-- Exercise goal --
Please copy the lines below exactly, from the first one through the line showing "Roughness=s.fit(rust, 0.3, 0.7, 0.35, 0.6))".
::::::::::
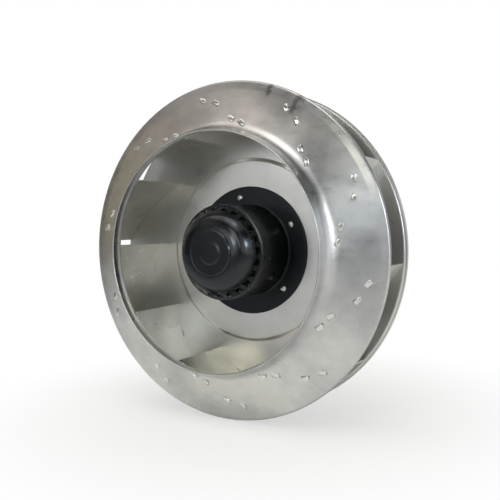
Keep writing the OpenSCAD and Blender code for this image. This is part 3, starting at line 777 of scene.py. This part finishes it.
def cast_metal(name):
    """Die-cast aluminium: a dull, finely pitted skin."""
    s = Shader(name)
    skin = s.noise(1400, 3, 0.65)
    cloud = s.noise(40, 4, 0.6)
    tone = s.mix(s.fit(cloud, 0.3, 0.7, 0.0, 1.0), rgb(0.60, 0.60, 0.60), rgb(0.42, 0.42, 0.43))
    tone = s.mix(s.fit(skin, 0.55, 0.75, 0.0, 0.5), tone, rgb(0.30, 0.30, 0.30))
    normal = s.bump(skin, 0.00008)
    return s.finish(Base_Color=tone, Metallic=0.95, Normal=normal,
                    Roughness=s.fit(s.noise(120, 4, 0.6), 0.3, 0.7, 0.42, 0.6))


def turned_steel(name, tone, rough):
    """Turned or ground steel: fine rings about the spin axis."""
    s = Shader(name)
    r, along = s.axial()
    rings = s.noise(1.0, 2, 0.5, s.add("ShaderNodeCombineXYZ", {
        0: s.math("MULTIPLY", r, 9000.0), 1: s.math("MULTIPLY", along, 6000.0)}).outputs[0])
    stain = s.noise(90, 4, 0.6)
    base = s.mix(s.fit(stain, 0.5, 0.75, 0.0, 0.5), tone, rgb(0.34, 0.32, 0.30))
    normal = s.bump(rings, 0.000006)
    return s.finish(Base_Color=base, Metallic=1.0, Normal=normal,
                    Roughness=s.fit(stain, 0.3, 0.75, rough - 0.03, rough + 0.12))


def laminated(name):
    """Stacked steel sheets, half a millimetre each, along the spin axis."""
    s = Shader(name)
    _, along = s.axial()
    stack = s.math("FRACT", s.math("MULTIPLY", along, 2000.0))
    edge = s.fit(s.math("ABSOLUTE", s.math("SUBTRACT", stack, 0.5)), 0.3, 0.5, 0.0, 1.0)
    rust = s.noise(140, 4, 0.6)
    base = s.mix(s.fit(rust, 0.5, 0.75, 0.0, 0.6), rgb(0.30, 0.30, 0.32), rgb(0.16, 0.10, 0.07))
    base = s.mix(s.math("MULTIPLY", edge, 0.6), base, rgb(0.05, 0.05, 0.055))
    return s.finish(Base_Color=base, Metallic=0.8, Normal=s.bump(edge, -0.00006),
                    Roughness=s.fit(rust, 0.3, 0.7, 0.35, 0.6))


def windings(name):
    """Enamelled wire laid round the coil heads."""
    s = Shader(name)
    r, along = s.axial()
    warp = s.math("MULTIPLY", s.noise(160, 2, 0.5), 2.2)
    strands = s.math("SINE", s.math("ADD", s.math("MULTIPLY", along, 9000.0),
                                    s.math("ADD", s.math("MULTIPLY", r, 7000.0),
                                           s.math("MULTIPLY", warp, 4.0))))
    groove = s.fit(strands, -1.0, 0.2, 0.0, 1.0)
    tone = s.mix(s.noise(260, 3, 0.6), rgb(0.58, 0.22, 0.09), rgb(0.36, 0.12, 0.05))
    tone = s.mix(groove, rgb(0.09, 0.03, 0.015), tone)
    return s.finish(Base_Color=tone, Metallic=0.6, Normal=s.bump(strands, 0.0002),
                    Roughness=0.32, Coat_Weight=0.5, Coat_Roughness=0.2)


def moulded(name, tone, dull, rough, sheen=0.0):
    """Moulded plastic or rubber: fine texture, light scuffs and a little dust."""
    s = Shader(name)
    skin = s.noise(1800, 2, 0.6)
    scuff = s.noise(110, 5, 0.65)
    base = s.mix(s.fit(scuff, 0.45, 0.75, 0.0, 0.7), tone, dull)
    normal = s.bump(skin, 0.00003)
    normal = s.bump(s.noise(300, 2, 0.5), 0.00005, normal)
    return s.finish(Base_Color=base, Normal=normal, Sheen_Weight=sheen,
                    Roughness=s.fit(scuff, 0.3, 0.75, rough - 0.06, rough + 0.14))


shroud_metal = sheet_metal(
    "sheet_aluminium", rgb(0.83, 0.83, 0.82), rgb(0.63, 0.635, 0.65), rough=0.30, dent=0.0011,
    dark_streaks=((59.2, 0.160, 0.178, 0.0034), (70.8, 0.167, 0.178, 0.0028)))
# the blades' lighter, yellowish tones are painted warm light, the light that falls on the lower
# blades inside the wheel
blade_metal = sheet_metal(
    "blade_aluminium", rgb(0.81, 0.80, 0.745), rgb(0.69, 0.685, 0.635), rough=0.30, dent=0.0005,
    grime=0.2, polished_and_highlit=True)
plate_metal = sheet_metal(
    "plate_aluminium", rgb(0.82, 0.815, 0.80), rgb(0.72, 0.72, 0.71), rough=0.32, dent=0.0004,
    grime=0.35)
rotor_paint = paint("black_paint", rgb(0.0035, 0.0040, 0.0048), rgb(0.008, 0.008, 0.008),
                    rough=0.30, coat=0.1)
cap_paint = paint("cap_paint", rgb(0.0035, 0.0042, 0.0052), rgb(0.007, 0.007, 0.0075),
                  rough=0.19, coat=0.8)
rivet_metal = turned_steel("rivet_metal", rgb(0.80, 0.80, 0.79), 0.30)
bearing_steel = turned_steel("bearing_steel", rgb(0.66, 0.66, 0.67), 0.18)
cast = cast_metal("cast_aluminium")
lamination = laminated("core_steel")
copper = windings("copper_winding")
plastic = moulded("white_plastic", rgb(0.78, 0.76, 0.70), rgb(0.62, 0.58, 0.50), 0.42)
rubber = moulded("black_rubber", rgb(0.018, 0.018, 0.018), rgb(0.05, 0.05, 0.048), 0.55, 0.2)
wires = {tint: moulded(f"lead_{tint}_wire", tone, dull, 0.38) for tint, tone, dull in (
    ("brown", rgb(0.16, 0.06, 0.02), rgb(0.20, 0.10, 0.05)),
    ("blue", rgb(0.03, 0.10, 0.42), rgb(0.08, 0.15, 0.40)),
    ("black", rgb(0.015, 0.015, 0.015), rgb(0.04, 0.04, 0.04)),
    ("earth", rgb(0.20, 0.42, 0.05), rgb(0.28, 0.42, 0.12)),
)}


def dress(obj, material):
    """Gives an object one material through its slots."""
    if not obj.material_slots:
        obj.data.materials.append(material)
    for place in obj.material_slots:
        place.material = material


for obj, material, slot in [
    (shroud, shroud_metal, "sheet_aluminium"), (plate, plate_metal, "sheet_aluminium"),
    (sleeve, rotor_paint, "black_paint"), (cap, cap_paint, "black_paint"),
    (rivets, rivet_metal, "rivet_metal"),
] + [(b, blade_metal, "sheet_aluminium") for b in blades]:
    dress(obj, material)

for names, material in [
    (["rotor_core", "stator_core"], lamination),
    (["rotor_cage", "stator_flange"], cast),
    (["shaft", "shaft_circlip", "spring_washer", "front_inner_race", "rear_inner_race",
      "front_outer_race", "rear_outer_race", "front_balls", "rear_balls"], bearing_steel),
    (["front_ball_cage", "rear_ball_cage", "front_insulator", "rear_insulator"], plastic),
    (["stator_winding"], copper),
    (["cable_grommet", "supply_cable"], rubber),
] + [([f"lead_{tint}"], wires[tint]) for tint in wires]:
    for name in names:
        dress(cad[name], material)
        shade(cad[name])

# ---------------------------------------------------------------- studio
def direction(azimuth, elevation):
    """From the wheel outwards: azimuth 0 is the inlet side (-Y), 90 is +X."""
    a, e = math.radians(azimuth), math.radians(elevation)
    return Vector((math.sin(a) * math.cos(e), -math.cos(a) * math.cos(e), math.sin(e)))


world = bpy.data.worlds.new("studio")
bpy.context.scene.world = world
world.use_nodes = True
tree = world.node_tree
tree.nodes.clear()


def world_node(kind, inputs=(), **settings):
    return add_node(tree, kind, inputs, **settings)


def add_glow(colour, azimuth, elevation, inner_deg, outer_deg, tint, strength):
    """Adds a soft round light patch to the surroundings."""
    dot = world_node("ShaderNodeVectorMath", {0: sight, 1: direction(azimuth, elevation)},
                     operation="DOT_PRODUCT").outputs["Value"]
    share = world_node("ShaderNodeMapRange", {
        "Value": dot, "From Min": math.cos(math.radians(outer_deg)),
        "From Max": math.cos(math.radians(inner_deg)),
        "To Min": 0.0, "To Max": strength}, interpolation_type="SMOOTHSTEP").outputs[0]
    glow = world_node("ShaderNodeVectorMath", {0: tint, "Scale": share}, operation="SCALE")
    return world_node("ShaderNodeVectorMath", {0: colour, 1: glow.outputs[0]},
                      operation="ADD").outputs[0]


sight = world_node("ShaderNodeTexCoord").outputs["Generated"]
ROOM = 0.046
surround = world_node("ShaderNodeCombineXYZ", {0: ROOM, 1: ROOM, 2: ROOM}).outputs[0]
GLOWS = [
    # azimuth, elevation, whole within, gone beyond (degrees), tint, strength
    (-14, 5, 0, 20, (0.98, 1.0, 1.0), 1.1),
    (-34, 14, 0, 26, (1.0, 1.0, 0.94), 0.20),
    (46, 14, 0, 28, (0.94, 1.0, 0.97), 0.68),
    (16, 12, 1, 10, (0.90, 0.96, 1.0), 1.4),
    (35, 66, 0, 30, (1.0, 1.0, 0.98), 0.9),
    (8, 50, 0, 24, (1.0, 0.99, 0.92), 0.22),
    (-15, 70, 0, 34, (1.0, 0.88, 0.80), 0.48),
    (-60, 44, 0, 32, (1.0, 0.87, 0.79), 0.22),
    (-60, 70, 0, 34, (1.0, 0.95, 0.87), 0.35),
    (-90, 18, 0, 32, (1.0, 0.88, 0.62), 0.28),
    (-7, 9, 1, 6, (0.94, 0.98, 1.0), 5.5),
    (62, 17, 1, 7, (0.92, 0.97, 1.0), 11.0),
    (38, 62, 2, 8, (1.0, 0.99, 0.97), 2.5),
    (180, 20, 15, 48, (1.0, 0.99, 0.98), 0.55),
]
for azimuth, elevation, inner, outer, tint, strength in GLOWS:
    surround = add_glow(surround, azimuth, elevation, inner, outer, tint, strength)
# the room is uneven, which the metal picks up as soft patches
patches = world_node("ShaderNodeTexNoise", {"Vector": sight, "Scale": 3.2, "Detail": 2.0,
                                            "Roughness": 0.5}).outputs[0]
patches = world_node("ShaderNodeMapRange", {"Value": patches, "From Min": 0.38, "From Max": 0.62,
                                            "To Min": 0.72, "To Max": 1.28}).outputs[0]
surround = world_node("ShaderNodeVectorMath", {0: surround, "Scale": patches},
                      operation="SCALE").outputs[0]
to_camera = world_node("ShaderNodeLightPath").outputs["Is Camera Ray"]
backdrop = world_node("ShaderNodeBackground", {"Color": (1.0, 1.0, 1.0, 1.0), "Strength": 1.0})
lighting = world_node("ShaderNodeBackground", {"Color": surround, "Strength": 1.0})
both = world_node("ShaderNodeMixShader", {0: to_camera, 1: lighting.outputs[0],
                                          2: backdrop.outputs[0]})
world_node("ShaderNodeOutputWorld", {"Surface": both.outputs[0]})


def area_light(name, azimuth, elevation, distance, size, power, tint, target=(0, 0, 0)):
    """A rectangular light aimed at a target, which the camera doesn't see."""
    lamp = bpy.data.lights.new(name, "AREA")
    lamp.shape = "RECTANGLE"
    lamp.size, lamp.size_y = size
    lamp.energy = power
    lamp.color = tint
    obj = placed(name, lamp)
    toward = direction(azimuth, elevation)
    obj.location = Vector(target) + toward * distance
    obj.rotation_mode = "QUATERNION"
    obj.rotation_quaternion = toward.to_track_quat("Z", "Y")
    obj.visible_camera = False
    return obj


area_light("window", 80, 10, 1.8, (1.7, 1.2), 4.8, (0.93, 0.97, 1.0))
ceiling = area_light("ceiling", -30, 76, 1.7, (1.6, 1.2), 8.2, (0.86, 0.97, 1.0))
ceiling.visible_glossy = False
# a small warm card in front, which the lowest blades reflect
area_light("card", 7, 33, 0.60, (0.20, 0.16), 0.17, (1.0, 0.97, 0.78),
           target=(0.0, -0.07, -0.12))

FLOOR, FLOOR_GAP = 3.0, 0.0005
# from where to where, in metres, the floor fades to white, gets darker, and counts as in front
FADE, DARK, FRONT = (0.12, 0.42), (0.35, 1.0), (-0.1, -0.4)
floor_z = cad_box[0].z - FLOOR_GAP
floor_mesh = bpy.data.meshes.new("floor")
floor_mesh.from_pydata([(-FLOOR, -FLOOR, floor_z), (FLOOR, -FLOOR, floor_z),
                        (FLOOR, FLOOR, floor_z), (-FLOOR, FLOOR, floor_z)], [], [(0, 1, 2, 3)])
floor = placed("floor", floor_mesh)
pale = Shader("pale_floor")
reach = pale.add("ShaderNodeVectorMath", {0: pale.where}, operation="LENGTH").outputs["Value"]
tone = pale.mix(pale.noise(6, 3, 0.5), rgb(0.93, 0.92, 0.89), rgb(0.90, 0.89, 0.86))
# the far floor in front is darker, which the lower right of the metal reflects
ahead = pale.add("ShaderNodeSeparateXYZ", {0: pale.where}).outputs[1]
far = pale.math("MULTIPLY", pale.fit(reach, *DARK, 0.0, 1.0),
                pale.fit(ahead, *FRONT, 0.0, 1.0))
tone = pale.mix(far, tone, rgb(0.36, 0.37, 0.39))
paper = pale.add("ShaderNodeBsdfPrincipled", {"Base Color": tone, "Roughness": 0.7}).outputs[0]
# to the camera the floor fades into the white backdrop, so no horizon shows
glare = pale.add("ShaderNodeEmission", {"Color": rgb(1.0, 1.0, 1.0), "Strength": 1.0}).outputs[0]
fade = pale.add("ShaderNodeMapRange", {
    "Value": reach, "From Min": FADE[0], "From Max": FADE[1],
    "To Min": 0.5}, interpolation_type="SMOOTHSTEP").outputs[0]
to_camera = pale.add("ShaderNodeLightPath").outputs["Is Camera Ray"]
surface = pale.add("ShaderNodeMixShader", {0: pale.math("MULTIPLY", fade, to_camera),
                                           1: paper, 2: glare}).outputs[0]
pale.add("ShaderNodeOutputMaterial", {"Surface": surface})
floor.data.materials.append(pale.material)

# the camera stands at PLACE and looks back along a direction, a little rolled
LENS_MM, SENSOR_MM, CLIP = 46.31, 36, 0.02
PLACE, AZIMUTH, ELEVATION, ROLL = (0.3585, -0.6521, 0.0238), 29.857, 1.889, -1.084
camera_data = bpy.data.cameras.new("camera")
camera_data.lens = LENS_MM
camera_data.sensor_width = SENSOR_MM
camera_data.clip_start = CLIP
camera = placed("camera", camera_data)
level = direction(AZIMUTH, ELEVATION).to_track_quat("Z", "Y")
rolled = level @ Quaternion((0, 0, 1), math.radians(ROLL))
camera.matrix_world = Matrix.Translation(PLACE) @ rolled.to_matrix().to_4x4()
bpy.context.scene.camera = camera
bpy.context.scene.view_settings.view_transform = "Standard"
::::::::::
-- Response --
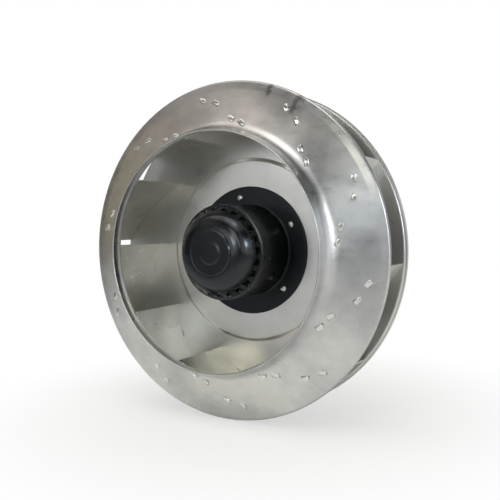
Keep writing the OpenSCAD and Blender code for this image. This is part 3, starting at line 777 of scene.py. This part finishes it.
def cast_metal(name):
    """Die-cast aluminium: a dull, finely pitted skin."""
    s = Shader(name)
    skin = s.noise(1400, 3, 0.65)
    cloud = s.noise(40, 4, 0.6)
    tone = s.mix(s.fit(cloud, 0.3, 0.7, 0.0, 1.0), rgb(0.60, 0.60, 0.60), rgb(0.42, 0.42, 0.43))
    tone = s.mix(s.fit(skin, 0.55, 0.75, 0.0, 0.5), tone, rgb(0.30, 0.30, 0.30))
    normal = s.bump(skin, 0.00008)
    return s.finish(Base_Color=tone, Metallic=0.95, Normal=normal,
                    Roughness=s.fit(s.noise(120, 4, 0.6), 0.3, 0.7, 0.42, 0.6))


def turned_steel(name, tone, rough):
    """Turned or ground steel: fine rings about the spin axis."""
    s = Shader(name)
    r, along = s.axial()
    rings = s.noise(1.0, 2, 0.5, s.add("ShaderNodeCombineXYZ", {
        0: s.math("MULTIPLY", r, 9000.0), 1: s.math("MULTIPLY", along, 6000.0)}).outputs[0])
    stain = s.noise(90, 4, 0.6)
    base = s.mix(s.fit(stain, 0.5, 0.75, 0.0, 0.5), tone, rgb(0.34, 0.32, 0.30))
    normal = s.bump(rings, 0.000006)
    return s.finish(Base_Color=base, Metallic=1.0, Normal=normal,
                    Roughness=s.fit(stain, 0.3, 0.75, rough - 0.03, rough + 0.12))


def laminated(name):
    """Stacked steel sheets, half a millimetre each, along the spin axis."""
    s = Shader(name)
    _, along = s.axial()
    stack = s.math("FRACT", s.math("MULTIPLY", along, 2000.0))
    edge = s.fit(s.math("ABSOLUTE", s.math("SUBTRACT", stack, 0.5)), 0.3, 0.5, 0.0, 1.0)
    rust = s.noise(140, 4, 0.6)
    base = s.mix(s.fit(rust, 0.5, 0.75, 0.0, 0.6), rgb(0.30, 0.30, 0.32), rgb(0.16, 0.10, 0.07))
    base = s.mix(s.math("MULTIPLY", edge, 0.6), base, rgb(0.05, 0.05, 0.055))
    return s.finish(Base_Color=base, Metallic=0.8, Normal=s.bump(edge, -0.00006),
                    Roughness=s.fit(rust, 0.3, 0.7, 0.35, 0.6))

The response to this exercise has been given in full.